---------- MATERIAL PROVIDED
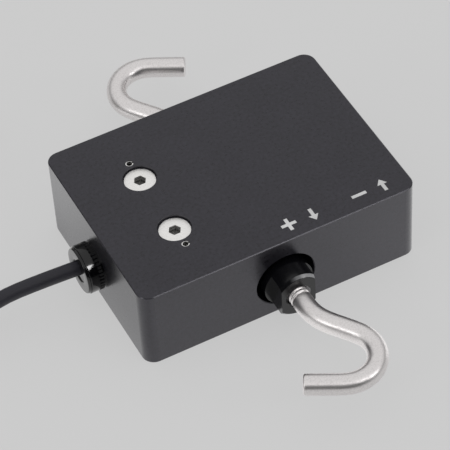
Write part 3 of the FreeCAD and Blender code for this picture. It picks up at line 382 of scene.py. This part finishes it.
def machined_heads(name, centre, spread, top):
    """Bright flat screw heads with turning marks round each of two axes along Y, and sockets painted darker
    with depth as shade.
    """
    tint = (1.0, 0.985, 0.968)
    finish = Finish(name, tint, 0.5, metallic=1.0)
    split = finish.nodes.new("ShaderNodeSeparateXYZ")
    finish.links.new(finish.place, split.inputs[0])
    x = finish.math("SUBTRACT", split.outputs["X"], centre.x)
    aside = finish.math("ABSOLUTE", finish.math("SUBTRACT", split.outputs["Y"], centre.y))
    y = finish.math("SUBTRACT", aside, spread)
    squares = finish.math("ADD", finish.math("MULTIPLY", x, x), finish.math("MULTIPLY", y, y))
    distance = finish.math("SQRT", squares)
    waves = finish.math("SINE", finish.math("MULTIPLY", distance, 2 * math.pi / (0.32 * MM)))
    grain = finish.noise(0.5 * MM, detail=3.0)
    # Painted shade: the colour darkens with depth below the heads' top, so the sockets read dark, broken by
    # the grain into darker and brighter specks.
    depth = finish.math("MULTIPLY", finish.math("SUBTRACT", top, split.outputs["Z"]), 1 / (2 * MM))
    painted_depth_shade = finish.math("SUBTRACT", finish.math("MULTIPLY", grain, 0.6), depth)
    stops = ((-0.7, 0.12), (-0.3, 0.85), (-0.1, 0.4), (0.1, 0.86), (0.36, 1.0))
    places = [(0.5 + place / 2, tuple(c * level for c in tint)) for place, level in stops]
    finish.colour(finish.math("MULTIPLY_ADD", painted_depth_shade, 0.5, 0.5), *places)
    finish.roughness(grain, 0.44, 0.54)
    speckle = finish.noise(0.4 * MM, detail=4.0, rough=0.7)
    return finish.bump(waves, 0.0012 * MM).bump(speckle, 0.01 * MM).material


MATERIALS = {
    "anodised": anodised("black_anodised_aluminium", (0.0095, 0.009, 0.012), 0.28),
    "plate": anodised("black_anodised_plate", (0.018, 0.018, 0.021), 0.36),
    # The shaft's last colour is a painted highlight on the right side of its chamfer.
    "shaft": blackened_shaft(
        "black_oxide_shaft", (0.003, 0.003, 0.004), (0.36, 0.36, 0.37), SHAFT_FRONT, SHAFT_CHAMFER),
    "hook": tumbled("tumbled_stainless", (0.83, 0.8, 0.794), 0.34),
    "steel": metal("plain_steel", (0.62, 0.61, 0.6), 0.34),
    "pins": metal("spring_steel", (0.95, 0.94, 0.92), 0.3),
    "dark_steel": metal("blackened_steel", (0.09, 0.09, 0.095), 0.38),
    "aluminium": metal("milled_aluminium", (0.78, 0.79, 0.8), 0.36, stretch=(8.0, 1.0, 1.0)),
    "foil": moulded("gauge_foil", (0.55, 0.33, 0.1), 0.35),
    "leads": moulded("lead_sleeve", (0.45, 0.04, 0.03), 0.45),
    "wires": moulded("wire_sleeve", (0.05, 0.05, 0.06), 0.5),
    "board": moulded("printed_board", (0.01, 0.11, 0.04), 0.35),
    "chips": moulded("component_body", (0.03, 0.03, 0.03), 0.45),
    "gland": moulded("glossy_nylon", (0.001, 0.001, 0.0015), 0.1, grain_depth=0.0006 * MM, ior=1.48),
    "jacket": moulded(
        "cable_jacket", (0.0145, 0.0137, 0.0215), 0.55, grain_size=0.3 * MM, grain_depth=0.003 * MM),
    "strap": moulded(
        "hook_and_loop", (0.025, 0.025, 0.027), 0.9, grain_size=0.3 * MM, grain_depth=0.12 * MM),
    "hood": moulded("hood_plastic", (0.03, 0.03, 0.032), 0.45, grain_depth=0.02 * MM),
    "boot": moulded("boot_rubber", (0.015, 0.015, 0.015), 0.6),
    "plated": metal("nickel_plate", (0.66, 0.64, 0.6), 0.22),
    "insert": moulded("insulator_plastic", (0.02, 0.02, 0.022), 0.5),
    "gold": metal("gold_contacts", (0.9, 0.64, 0.25), 0.2),
    "ink": moulded("white_ink", (0.7, 0.7, 0.7), 0.5),
}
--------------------
_JOB_:
Copy out all of the lines above exactly.

_EXERCISE OUTPUT_:
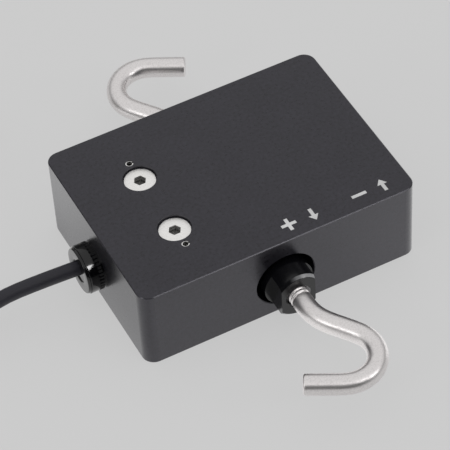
Write part 3 of the FreeCAD and Blender code for this picture. It picks up at line 382 of scene.py. This part finishes it.
def machined_heads(name, centre, spread, top):
    """Bright flat screw heads with turning marks round each of two axes along Y, and sockets painted darker
    with depth as shade.
    """
    tint = (1.0, 0.985, 0.968)
    finish = Finish(name, tint, 0.5, metallic=1.0)
    split = finish.nodes.new("ShaderNodeSeparateXYZ")
    finish.links.new(finish.place, split.inputs[0])
    x = finish.math("SUBTRACT", split.outputs["X"], centre.x)
    aside = finish.math("ABSOLUTE", finish.math("SUBTRACT", split.outputs["Y"], centre.y))
    y = finish.math("SUBTRACT", aside, spread)
    squares = finish.math("ADD", finish.math("MULTIPLY", x, x), finish.math("MULTIPLY", y, y))
    distance = finish.math("SQRT", squares)
    waves = finish.math("SINE", finish.math("MULTIPLY", distance, 2 * math.pi / (0.32 * MM)))
    grain = finish.noise(0.5 * MM, detail=3.0)
    # Painted shade: the colour darkens with depth below the heads' top, so the sockets read dark, broken by
    # the grain into darker and brighter specks.
    depth = finish.math("MULTIPLY", finish.math("SUBTRACT", top, split.outputs["Z"]), 1 / (2 * MM))
    painted_depth_shade = finish.math("SUBTRACT", finish.math("MULTIPLY", grain, 0.6), depth)
    stops = ((-0.7, 0.12), (-0.3, 0.85), (-0.1, 0.4), (0.1, 0.86), (0.36, 1.0))
    places = [(0.5 + place / 2, tuple(c * level for c in tint)) for place, level in stops]
    finish.colour(finish.math("MULTIPLY_ADD", painted_depth_shade, 0.5, 0.5), *places)
    finish.roughness(grain, 0.44, 0.54)
    speckle = finish.noise(0.4 * MM, detail=4.0, rough=0.7)
    return finish.bump(waves, 0.0012 * MM).bump(speckle, 0.01 * MM).material


MATERIALS = {
    "anodised": anodised("black_anodised_aluminium", (0.0095, 0.009, 0.012), 0.28),
    "plate": anodised("black_anodised_plate", (0.018, 0.018, 0.021), 0.36),
    # The shaft's last colour is a painted highlight on the right side of its chamfer.
    "shaft": blackened_shaft(
        "black_oxide_shaft", (0.003, 0.003, 0.004), (0.36, 0.36, 0.37), SHAFT_FRONT, SHAFT_CHAMFER),
    "hook": tumbled("tumbled_stainless", (0.83, 0.8, 0.794), 0.34),
    "steel": metal("plain_steel", (0.62, 0.61, 0.6), 0.34),
    "pins": metal("spring_steel", (0.95, 0.94, 0.92), 0.3),
    "dark_steel": metal("blackened_steel", (0.09, 0.09, 0.095), 0.38),
    "aluminium": metal("milled_aluminium", (0.78, 0.79, 0.8), 0.36, stretch=(8.0, 1.0, 1.0)),
    "foil": moulded("gauge_foil", (0.55, 0.33, 0.1), 0.35),
    "leads": moulded("lead_sleeve", (0.45, 0.04, 0.03), 0.45),
    "wires": moulded("wire_sleeve", (0.05, 0.05, 0.06), 0.5),
    "board": moulded("printed_board", (0.01, 0.11, 0.04), 0.35),
    "chips": moulded("component_body", (0.03, 0.03, 0.03), 0.45),
    "gland": moulded("glossy_nylon", (0.001, 0.001, 0.0015), 0.1, grain_depth=0.0006 * MM, ior=1.48),
    "jacket": moulded(
        "cable_jacket", (0.0145, 0.0137, 0.0215), 0.55, grain_size=0.3 * MM, grain_depth=0.003 * MM),
    "strap": moulded(
        "hook_and_loop", (0.025, 0.025, 0.027), 0.9, grain_size=0.3 * MM, grain_depth=0.12 * MM),
    "hood": moulded("hood_plastic", (0.03, 0.03, 0.032), 0.45, grain_depth=0.02 * MM),
    "boot": moulded("boot_rubber", (0.015, 0.015, 0.015), 0.6),
    "plated": metal("nickel_plate", (0.66, 0.64, 0.6), 0.22),
    "insert": moulded("insulator_plastic", (0.02, 0.02, 0.022), 0.5),
    "gold": metal("gold_contacts", (0.9, 0.64, 0.25), 0.2),
    "ink": moulded("white_ink", (0.7, 0.7, 0.7), 0.5),
}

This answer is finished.